● **Data provided**
━━━━━━━━

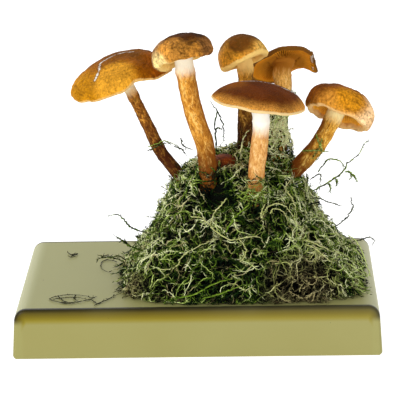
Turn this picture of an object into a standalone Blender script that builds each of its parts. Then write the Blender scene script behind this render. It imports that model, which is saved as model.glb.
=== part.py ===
"""Sheathed woodtuft mushrooms growing out of a mound of moss on a moulded display base.

Frame: origin at the middle of the base's underside, +X to the right, +Y to the back, +Z up.
All driving dimensions are in millimetres and are turned into metres by MM.
"""

import math

import bmesh
import bpy
from mathutils import Matrix, Vector, noise

MM = 0.001
GAP = 0.3  # clearance between pieces that touch

# Base: a moulded block with drafted sides, ends that are well rounded along the top and a
# smaller rounding round its front and its back
BASE_WIDTH = 180.0
BASE_DEPTH = 120.0
BASE_HEIGHT = 24.5
BASE_DRAFT = 0.057  # inset of each side per unit of height
BASE_END_RADIUS = 6.0
BASE_END_STEPS = 5
BASE_FOOT_RADIUS = 1.4
BASE_FOOT_STEPS = 2
BASE_EDGE_RADIUS = 1.8
BASE_EDGE_STEPS = 2

# Moss mound: squarish footprint, flat bottom, steep sides and a blunt top
MOSS_FOOT_CENTRE = (22.4, -1.0)
MOSS_TOP_CENTRE = (21.6, 6.0)
MOSS_HALF_WIDTH = 61.0
MOSS_HALF_DEPTH = 53.0
MOSS_HEIGHT = 62.0
MOSS_CROWN = 1.2  # rise of the middle over the last ring
MOSS_SQUARENESS = 4.2  # power of the footprint's outline: 2 is an ellipse
# Share of the half size at each share of the height
MOSS_PROFILE = (
    (0.0, 0.97),
    (0.10, 1.0),
    (0.25, 0.89),
    (0.45, 0.745),
    (0.65, 0.61),
    (0.82, 0.48),
    (0.94, 0.35),
    (1.0, 0.16),
)
MOSS_SECTORS = 44
MOSS_RINGS = 11
MOSS_CLUMP_HEIGHT = 2.2
MOSS_CLUMP_SIZE = 13.0
MOSS_SMALL_CLUMPS = 0.45  # size and strength of the small clumps against the big ones
MOSS_SETTLE = 0.6  # how far the surface sinks before the clumps are added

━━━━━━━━

Your task is to quote the lines above, beginning with the first and ending with the one that holds "pieces that touch".

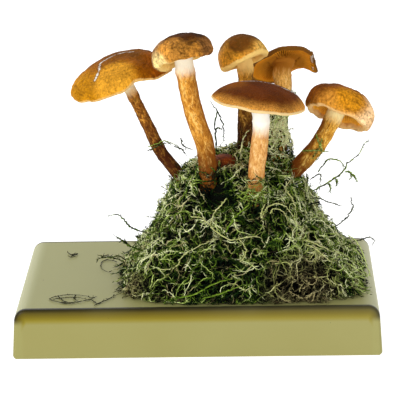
Turn this picture of an object into a standalone Blender script that builds each of its parts. Then write the Blender scene script behind this render. It imports that model, which is saved as model.glb.
=== part.py ===
"""Sheathed woodtuft mushrooms growing out of a mound of moss on a moulded display base.

Frame: origin at the middle of the base's underside, +X to the right, +Y to the back, +Z up.
All driving dimensions are in millimetres and are turned into metres by MM.
"""

import math

import bmesh
import bpy
from mathutils import Matrix, Vector, noise

MM = 0.001
GAP = 0.3  # clearance between pieces that touch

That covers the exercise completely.